Congratulations you make us north GA boys proud.  Great shooting.


----------



## alligood729 (Jul 27, 2009)

WOOOHOOO!! Good job Mitchell!!!


----------



## james hyde (Jul 27, 2009)

Good job Mitchell, well deserved honor for the hard work! Congratulations sir!


----------



## MAndrews (Jul 27, 2009)

Congrats, Mitchell.


----------



## BOWTECK40 (Jul 27, 2009)

Good job brother!!!!!!!!!!!


----------



## BlackArcher (Jul 27, 2009)

MI- You be the man...  Congrats...


----------



## trykon7 (Jul 28, 2009)

Awesome job Mitchell...  Congrats on "Rookie of the Year"..  You will be in the shoot-down soon... Keep it up...  For now, let's kill some deer!!!!


----------



## j_hughes113 (Jul 28, 2009)

Nobody has seen the blood, sweat, and tears that you have put in like I have.

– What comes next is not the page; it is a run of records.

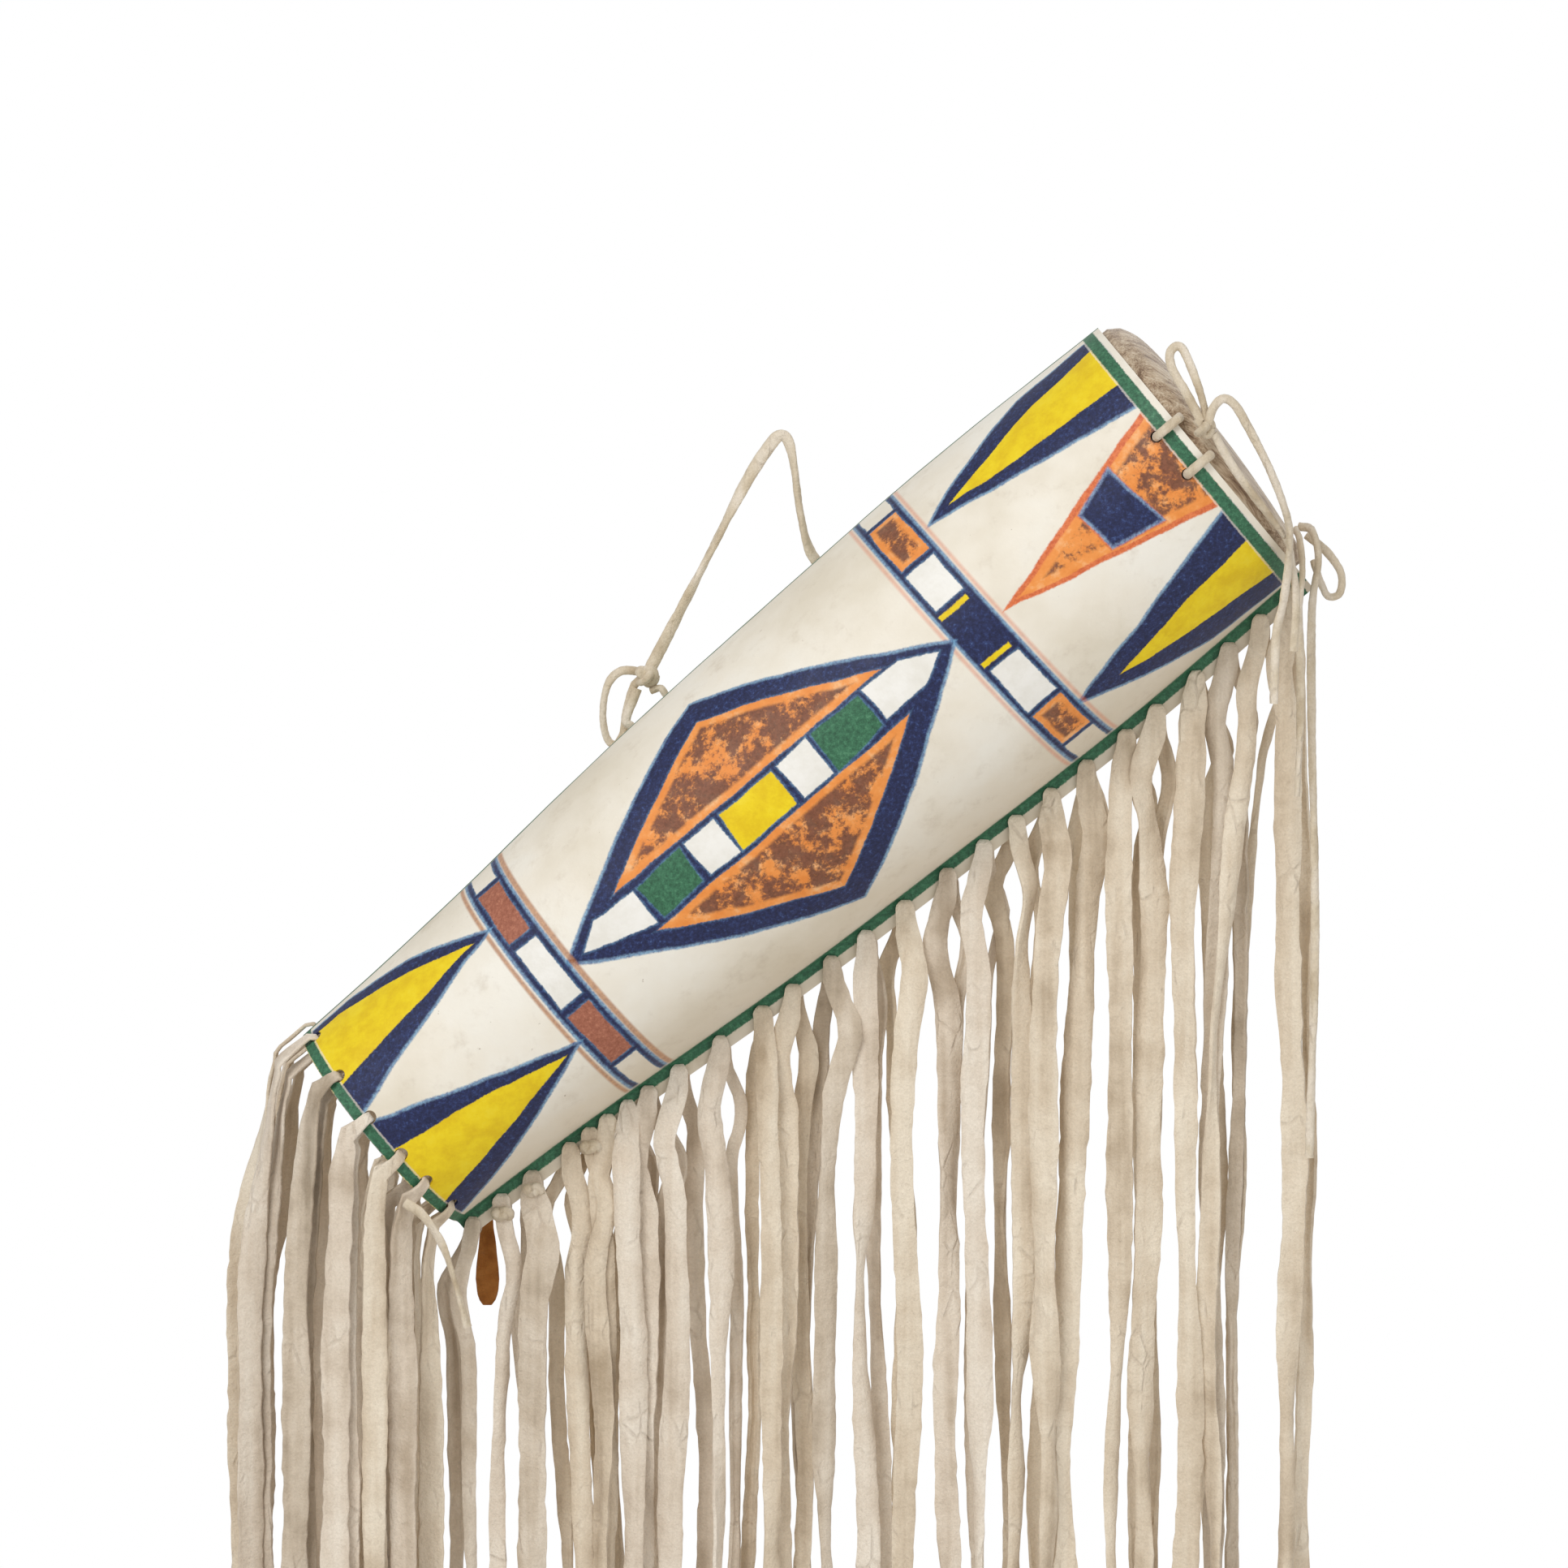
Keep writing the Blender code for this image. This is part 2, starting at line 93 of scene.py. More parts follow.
floor_mesh = bpy.data.meshes.new("floor")
floor_mesh.from_pydata([(-2, -2, -1.04), (2, -2, -1.04), (2, 2, -1.04), (-2, 2, -1.04)], [], [(0, 1, 2, 3)])
floor = bpy.data.objects.new("floor", floor_mesh)
floor_paint = bpy.data.materials.new("pale_floor")
floor_paint.use_nodes = True
floor_paint.node_tree.nodes["Principled BSDF"].inputs["Base Color"].default_value = (0.80, 0.79, 0.77, 1.0)
floor_paint.node_tree.nodes["Principled BSDF"].inputs["Roughness"].default_value = 0.85
floor_mesh.materials.append(floor_paint)
scene.collection.objects.link(floor)

# ---------------------------------------------------------------------------------------------
# Thongs: narrow thongs of softened hide, not quite round and slowly twisting, that hang the case
# and tie its lid. One node tree draws each along its line; each keeps the CAD's own route.
# ---------------------------------------------------------------------------------------------
# They are placed in the case's own frame. The tube leans, its foot low on the left; up runs along it
# from foot to mouth, and the laced seam is on its lower side. Lengths are in metres.
LEAN = math.radians(39.7)
CASE_LENGTH = 0.516
CASE_FOOT = Vector((-0.1954, -0.0120, -0.3388))
CASE_FRAME = Matrix.Translation(CASE_FOOT) @ Matrix.Rotation(math.pi / 2 - LEAN, 4, "Y")
TUBE_RADII = ((0, 0.0586), (0.15, 0.0620), (0.4, 0.0716), (0.6, 0.0759), (0.8, 0.0785), (1, 0.0764))
HIDE = 0.0022
FRONT = CASE_FOOT.y


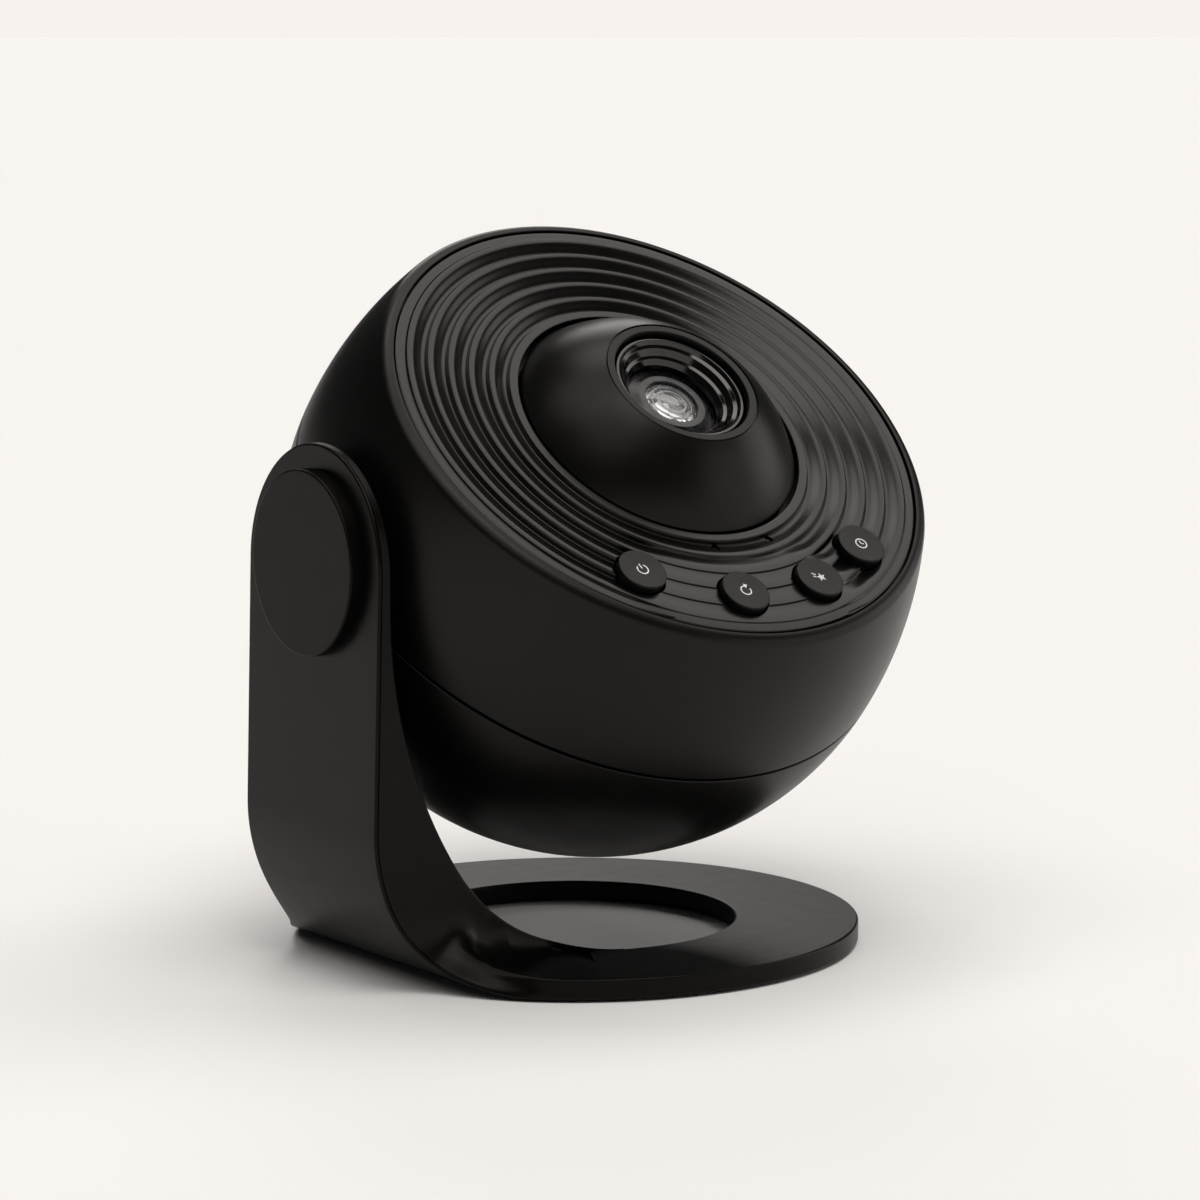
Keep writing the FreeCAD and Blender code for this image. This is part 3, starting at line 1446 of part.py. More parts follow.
def draw_pad_outline(sketch):
    """Ring with a straight cut at the bend's side."""
    outer = "(ring_r - pad_inset)"
    inner = "(ring_hole_r + pad_inset)"
    across = f"sqrt(pow({outer}; 2) - pow(pad_cut_x - ring_x; 2))"
    draw_outline(sketch, [
        ("-pad_cut_x", f"-{across}", outer, "right"),
        (f"-ring_x + {outer}", "0", outer, "right"),
        ("-pad_cut_x", across),
    ])
    draw_circle(sketch, "-ring_x", "0", inner)


def make_base_pad():
    """Rubber pad in the ring's underside."""
    body = new_body("base_pad", "stand")
    sketch = sketch_on(body, "pad_outline", "XY_Plane")
    draw_pad_outline(sketch)
    pad(body, "sheet", sketch, "ring_foot + pad_deep")
    return body


# Assembly -----------------------------------------------------------------------------------

def build_all():
    """Make every piece and return the objects in order."""
    pieces = [
        make_stand_bracket(), make_base_pad(), make_pivot_shaft(), make_pivot_cap(),
        make_thrust_washer(), make_wave_washer(), make_pivot_nut(),
        make_front_housing(), make_rear_housing(), make_vent_grille(), make_case_screws(),
        make_face_panel(), make_friction_bush(), make_control_board(), make_tact_switches(),
        make_board_screws(), make_indicator_lights(), make_lens_guide(), make_lamp_frame(),
        make_condenser_lens(), make_led_board(), make_heat_sink(), make_disc_motor(),
        make_main_board(), make_usb_inlet(),
        make_focus_dome(), make_lens_barrel(), make_lens_hood(), make_lens_bezel(),
        make_front_lens(), make_rear_lens(), make_disc_gear(), make_star_disc(), make_motor_pinion(),
    ]
    buttons = ("power_button", "rotate_button", "meteor_button", "timer_button")
    pieces += [make_button(label, number) for number, label in enumerate(buttons, start=1)]
    return pieces


def check(pieces):
    """Stop if any object of the document failed or any piece isn't a sound solid."""
    doc.recompute()
    for thing in doc.Objects:
        if "Invalid" in thing.State or "Error" in thing.State:
            raise RuntimeError(f"{thing.Name} is {thing.State}")
    for piece in pieces:
        if piece.Shape.isNull() or not piece.Shape.isValid() or not piece.Shape.Solids:
            raise RuntimeError(f"{piece.Label} has no valid solid")


def export(pieces):
    """Write each piece to its own file."""
    os.makedirs("parts", exist_ok=True)
    for piece in pieces:
        piece.Shape.exportStep(f"parts/{piece.Label}.step")
        box = piece.Shape.BoundBox
        print(f"{piece.Label}: {len(piece.Shape.Solids)} solid(s), {piece.Shape.Volume:.0f} mm3, "
              f"Z {box.ZMin:.1f} to {box.ZMax:.1f}")


if __name__ == "__main__":
    all_pieces = build_all()
    check(all_pieces)
    export(all_pieces)
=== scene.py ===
"""Looks of a ball-shaped planetarium projector: shells, waved face, focus dome, lens, buttons and bracket.

Everything is in metres and in the frame of the packed model. Pieces of the ball are drawn about its
centre, with the lens axis as their own Z, and then carried to their place by HEAD.
"""
import json
import math

import bmesh
import bpy
from bpy.props import FloatProperty, FloatVectorProperty, IntProperty, PointerProperty
from mathutils import Matrix, Vector


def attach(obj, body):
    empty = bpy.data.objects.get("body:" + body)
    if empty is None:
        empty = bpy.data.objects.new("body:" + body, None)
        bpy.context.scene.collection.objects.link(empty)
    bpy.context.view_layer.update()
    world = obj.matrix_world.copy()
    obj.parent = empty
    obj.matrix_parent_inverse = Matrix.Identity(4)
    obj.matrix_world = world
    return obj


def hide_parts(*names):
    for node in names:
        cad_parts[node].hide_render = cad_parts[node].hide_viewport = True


bl_info = {
    "name": "Planetarium projector",
    "version": (1, 0, 0),
    "blender": (4, 5, 0),
    "location": "3D View > Sidebar > Projector",
    "description": "Builds the visual pieces and finishes of a ball-shaped planetarium projector",
    "category": "Object",
}

MM = 0.001
SHARP = 32.0
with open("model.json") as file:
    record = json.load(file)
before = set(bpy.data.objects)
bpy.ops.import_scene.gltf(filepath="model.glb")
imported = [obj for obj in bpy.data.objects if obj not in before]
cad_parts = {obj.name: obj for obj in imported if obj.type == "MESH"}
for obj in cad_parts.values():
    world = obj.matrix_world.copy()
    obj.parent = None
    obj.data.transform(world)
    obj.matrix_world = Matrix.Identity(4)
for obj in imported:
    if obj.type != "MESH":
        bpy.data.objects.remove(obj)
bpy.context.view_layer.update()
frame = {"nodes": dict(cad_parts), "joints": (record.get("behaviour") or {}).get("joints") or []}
JOINTS = {joint["name"]: joint for joint in frame["joints"]}
BALL = Vector(JOINTS["head_tilt"]["pos_m"])
LENS_AXIS = Vector(JOINTS["focus_turn"]["axis"])
LENS_TILT = math.asin(LENS_AXIS.z)
HEAD = Matrix.Translation(BALL) @ Matrix.Rotation(math.pi / 2 - LENS_TILT, 4, "X")
LEVEL = Matrix.Translation(BALL)
STAND = Matrix.Translation((BALL.x, 0, 0))


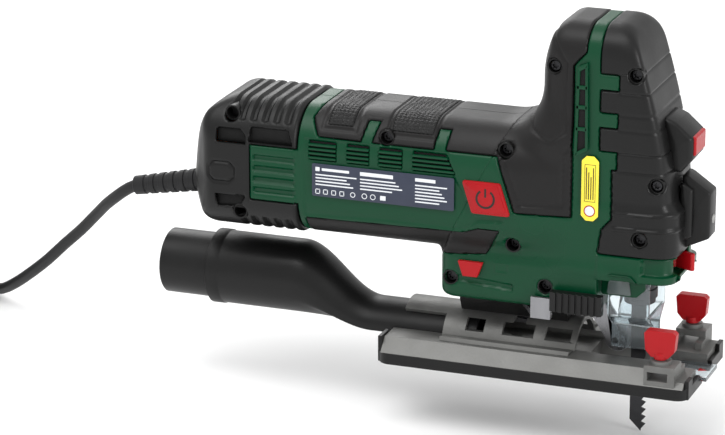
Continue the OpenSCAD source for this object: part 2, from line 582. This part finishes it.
module cord_run() color([0.1, 0.1, 0.1]) sweep_tube(smooth_path(cord_points, 2), cord_r, 8);
module cord_coil() color([0.1, 0.1, 0.1]) translate([coil_centre[0], coil_centre[1], floor_z])
    rotate_extrude() translate([coil_mid_r - coil_w/2, 0]) square([coil_w, 19.7]);
function ease(u) = let (c = max(0, min(1, u))) c*c*(3 - 2*c);
module cord_tail() color([0.1, 0.1, 0.1]) sweep_tube([for (k = [0 : 22]) let (u = k/22, a = tail_angles[0] +
    u*(tail_angles[1] - tail_angles[0])) [coil_centre[0] + ease(u)*tail_shift[0] + tail_r*cos(a),
    coil_centre[1] + ease(u)*tail_shift[1] + tail_r*sin(a),
    plug_origin[2] - tail_rise*(1 - ease((u - 0.45)/0.55))]], cord_r, 8);
module power_plug() color([0.12, 0.12, 0.12]) translate(plug_origin) rotate([-90, 0, 0]) {
    cylinder(h = 16, r1 = 4.6, r2 = 6.2);
    translate([0, 0, 16]) cylinder(h = 18, r1 = 8, r2 = 13);
    translate([0, 0, 34]) cylinder(h = 8, r = 14.2);
    for (s = [-1, 1]) translate([s*9.5, 0, 42]) cylinder(h = 19, r = 2.4);
}

glide_shoe();
sole_plate();
bevel_saddle();
splinter_insert();
fence_screw_right();
fence_screw_left();
dust_tube();
hose_adapter();
housing_right();
housing_left();
rear_cap();
front_cover();
grip_overmould_right();
grip_overmould_left();
underside_trim();
head_vent_right();
head_vent_left();
nameplate();
warning_label();
housing_screws();
power_button();
power_switch();
blower_switch();
speed_dial();
speed_control_board();
pendulum_selector();
laser_module();
laser_lens();
laser_bezel();
laser_button();
release_lever();
foot_bracket();
clamp_bolt();
clamp_plate();
lever_arm();
lever_grip();
saw_blade();
blade_clamp();
plunger();
plunger_bushes();
plunger_frame();
drive_gear();
gear_axle();
gear_case();
motor_shaft();
pinion();
armature();
commutator();
cooling_fan();
stator();
motor_bearings();
brush_gear();
guide_roller();
roller_fork();
chip_guard();
strain_relief();
cord_run();
cord_coil();
cord_tail();
power_plug();
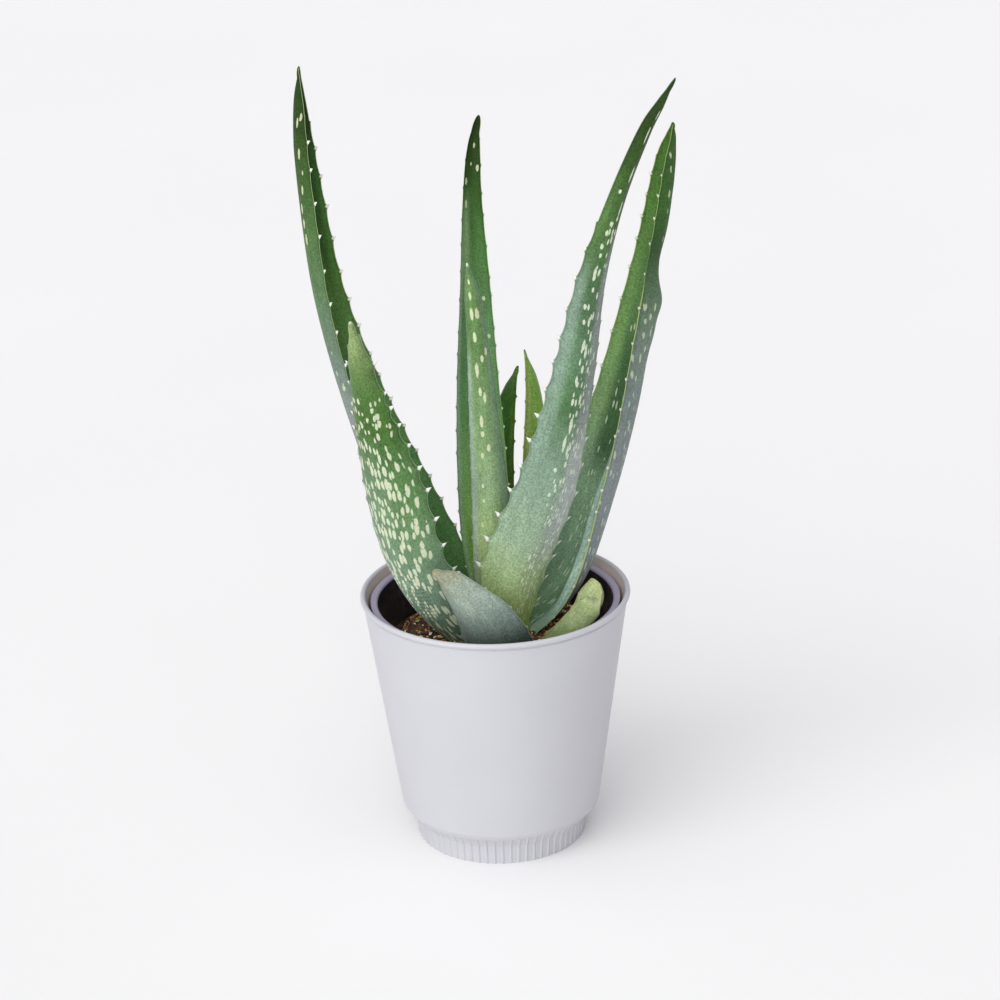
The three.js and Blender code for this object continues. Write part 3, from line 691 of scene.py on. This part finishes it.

I'm proud of ya dude


----------



## young gunna (Jul 28, 2009)

Good job mitch!


----------



## MR.BIGBUCK (Jul 28, 2009)

good job and keep it up.

stuffer get trav out of that truck i see him in the back seat lol


----------



## Dingo26 (Jul 28, 2009)

*rookie of the year*

congrats Mitchell, glad to see the hard work pay off and very glad to see one of the good guys do well. shoot down is next and hope we are there to see it.   WELL DONE !!!!!!


----------



## ibowhunt (Jul 28, 2009)

Congratulations mitchell!!!! Never will forget that asa trip to louisana... Even though u did get us pulled over on the way home!!!! Keep up the good shooting!!!!


----------



## KCannon (Jul 28, 2009)

Good job Mitchell, Thanks for all you have done for me and Soul Hunters Outdoor Ministry you are the real deal keep it up.


----------



## p&y finally (Jul 28, 2009)

Good job Mitchell!!!!

I saw this coming a long time ago. You deserve it!

Congratulations


----------



## MI360 (Jul 29, 2009)

I first would like to thank God for blessing me the in so many ways in my life. I would like to say thank you to everyone, without the support of great friends and family i could not have ever done this. A lot of time, blood, sweat, and tears but it was worth it. 2009 will go down as a year that i will never forget. Thank you guys, you don't know what this award and some of the things you said in these post mean to me. Looking forward to 2010.


----------



## bowsmith (Jul 29, 2009)

I'm smelling a Vegas shootdown in 2010!


----------



## Brian from GA (Jul 30, 2009)

Here is Mitchell.... next time try not to stand next to Gillingham

Is that red Kool Aid on the cuff of your pants?

Good job


----------



## No Clue (Jul 30, 2009)

*Good Job*

Great shooting this year .


----------



## 3darcher (Aug 1, 2009)

Great Job Mitchell. Way to represent.


----------